Old-Masters-techniques-Rembrandts-Oil-Painting-Techniques- self-portrait
Rembrandt, who is thought to have learned from Jacob van Swanenburgh and Pieter Lastmann, no doubt took stylistic cues from the Flemish Technique, the Venetian Technique, and the Direct Painting Technique. When observing his work, one can see that he experimented freely with them, moving between them, but he most certainly employed them all. Over time, as he learned each method, he incorporated aspects from all into a his style—while, of course, adding innovations of his own.


Rembrandt’s teachers Jacob van Swanenburgh and Pieter Lastmann

Some of his paintings utilize wood as a canvas, as was common with the Flemish Technique, which he appears to have used predominantly in those works. In addition to this, a few of his small studies on wood panels seem to have utilized a variation of the Direct Painting Technique. His larger works, which appeared on canvas, employed both the Venetian and Direct techniques.
The primer used on wood panels in the Flemish Technique is white, with the first coat being created by glue chalk gesso. This material could be sanded liberally, smoothing out the irregularities of the panel’s surface. Once it was smooth, a layer of white lead in linseed oil could be applied; sometimes this was tinted with black, Raw Umber, or earth red, and it was usually covered with a transparent brown imprimatura.

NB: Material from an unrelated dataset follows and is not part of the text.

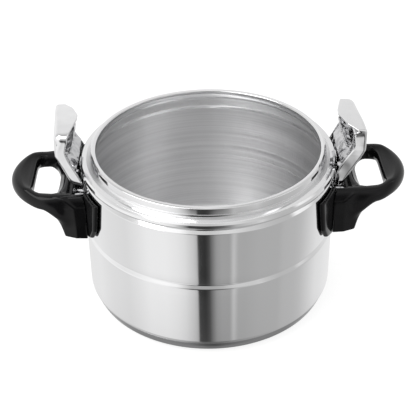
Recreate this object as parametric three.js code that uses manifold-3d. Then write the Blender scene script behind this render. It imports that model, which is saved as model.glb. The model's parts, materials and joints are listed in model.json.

Rembrandt was a very creative person, and most likely varied his technique as he moved from piece to piece. He usually started with transparent browns, however, staying in monochrome while he conceptualized the design of the picture and established masses of dark and light. He often employed opaque white to create the strongest lights while in this stage (part of the imprimatura).
The work was, after the above was completed, almost always allowed to dry before he proceeded further, then colour was added over the brown underpainting; Rembrandt worked from back to front rather than moving over the whole picture at once. He was a master of manipulating the qualities and levels of transparence and opacity, drawing on the full potential of the under-glow of light coming through transparent colour. Like many artists, he built up opaque lights heavily when creating brightly lit areas, modifying highlight colours with subtle glazes, semiglazes, or scumbles, so that the end result was almost three-dimensional in its implication of depth.


One of Rembrant’s notable innovations was his use of a sharpened brush handle to scratch through wet paint in order to indicate bits of hair, a technique seen in many of his portraits, which revealed bits of primer and/or imprimatura. These paintings show us that he followed no one single procedure, but chose based on the end result, the final effect, he desired for the piece.


Not long after he mastered the aforementioned innovation, he began building up the opaque passages in his lights more heavily. Today, he is famous for texturing his highlights to enhance the three-dimensional quality of surfaces and skin. This texture can be replicated by applying paint fairly heavily with large brushes, then softly passing a large, dry, soft hair brush over the surface of the paint, back and forth until the paint is no longer wet, or until the desired texture is attained.
Rembrandt took this technique even further by brushing glazes of red over these textured passages once they had dried, then wiping them off with a rag, so that tiny traces of red remained in the rough texture’s crevices, even more closely mimicking real flesh.